Numerical Simulation of the Collision Breakage Process between the Agglomerate and Hammer in a Hammer Crusher Using DEM

Abstract

This paper focuses on simulating the collision breakage process between the agglomerate and hammer in a hammer crusher by the discrete element method (DEM) as the interaction between particles. This enables us to consider the energy change in the collision breakage process of the hammer. The agglomerate model is built by using the EDEM 2.7 software according to the principle of closest packing in crystallography, while the hammer model is modeled into an assembly of different sizes of spherical particles to make the collision breakage process between the agglomerate and hammer as the one of interrelation of particles. With these models, we mainly investigated collision force, collision impulse, energy breaking agglomerate, and the relationship between the specific breakage energy and agglomerate damage ratio.
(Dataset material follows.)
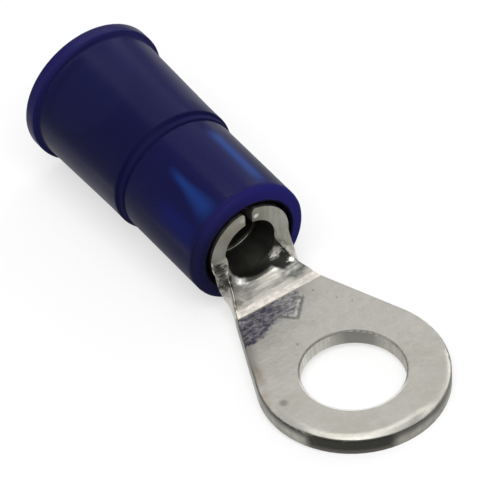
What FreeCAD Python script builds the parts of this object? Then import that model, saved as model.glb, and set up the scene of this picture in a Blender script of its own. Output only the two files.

The collision force is represented as Gaussian function, the collision impulse is represented by the function of the mass ratio of agglomerate to hammer and the product of agglomerate mass and collision velocity, and the relationship between the specific breakage energy and agglomerate damage ratio is represented by exponential function. Finally, it can be seen from this study that, when crushing the agglomerate by hammer impact, it is necessary to increase the specific breakage energy by 1.75 times in order to increase the agglomerate damage ratio from 85% to 90% but 2.13 times in order to increase 95%. The proposed method can be used for the further development and design of the various types of crusher.